Category: Behavior|Journal: Aggression and Violent Behavior (full text)|Author: I Brennan, S Moore|Year: 2009

Results suggest that given the complexity and often paradoxical associations with fear, aggression, coercion, and expression, alongside the potential of weapons for facilitating violence and injury, weapon use needs to be understood not just as a corollary of violence, but as a behavior with its own dynamics, antecedents and consequences. Furthermore, weapons use needs to be understood within the wider social context of deprivation and subcultures of violence. Theories of weapons related behavior, such as the interpersonal model of Wilkinson and Fagan (2001) and the conflict resolution model of Gleditsch (1990) represent potentially fruitful methods of understanding illicit weapons related behaviors while informing violence prevention methods.
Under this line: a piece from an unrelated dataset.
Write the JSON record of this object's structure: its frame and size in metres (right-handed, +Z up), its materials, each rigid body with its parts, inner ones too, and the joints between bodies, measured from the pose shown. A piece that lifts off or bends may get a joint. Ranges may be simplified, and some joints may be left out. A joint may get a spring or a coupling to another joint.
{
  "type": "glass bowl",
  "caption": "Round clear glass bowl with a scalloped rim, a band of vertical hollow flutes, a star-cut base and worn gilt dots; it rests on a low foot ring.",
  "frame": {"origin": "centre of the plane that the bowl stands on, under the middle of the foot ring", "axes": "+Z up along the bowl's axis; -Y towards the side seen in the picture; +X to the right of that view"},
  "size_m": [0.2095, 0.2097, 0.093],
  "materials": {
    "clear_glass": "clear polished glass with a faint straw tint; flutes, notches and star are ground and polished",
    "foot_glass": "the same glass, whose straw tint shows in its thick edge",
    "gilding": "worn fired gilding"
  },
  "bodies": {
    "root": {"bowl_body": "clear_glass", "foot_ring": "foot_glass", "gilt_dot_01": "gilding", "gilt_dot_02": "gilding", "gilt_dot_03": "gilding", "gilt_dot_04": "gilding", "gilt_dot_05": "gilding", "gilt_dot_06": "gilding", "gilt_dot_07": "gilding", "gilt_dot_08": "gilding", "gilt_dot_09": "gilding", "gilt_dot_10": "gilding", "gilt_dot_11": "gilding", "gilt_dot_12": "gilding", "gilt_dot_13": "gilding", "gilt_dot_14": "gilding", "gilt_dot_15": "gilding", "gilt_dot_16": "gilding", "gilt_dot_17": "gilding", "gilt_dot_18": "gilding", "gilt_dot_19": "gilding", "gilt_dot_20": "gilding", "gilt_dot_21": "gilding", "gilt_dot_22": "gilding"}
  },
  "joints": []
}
Focusing on high school students may reveal some interesting correlates of weapons related behavior. The knowledge that can be gained for surveys with a specific group of adolescents is limited and is unlikely to provide answers to questions about how best to prevent weapons related violence in the community. Multi-methodological approaches focusing on motivations, weapon availability and psychosocial characteristics and the interactions between these factors all need to be fur considered. Further research also needs to be conducted to determine whether weapons use is an indicator of distinguishing personality characteristics, or is simply a behavior at the extreme end of the violence spectrum. Future longitudinal studies are required that identify pathways of onset of and desistance from weapons related behavior. Similarly, detailed pathway models of weapons use are required to illuminate the situational and cognitive elements of the decision to use a weapon during a violent altercation.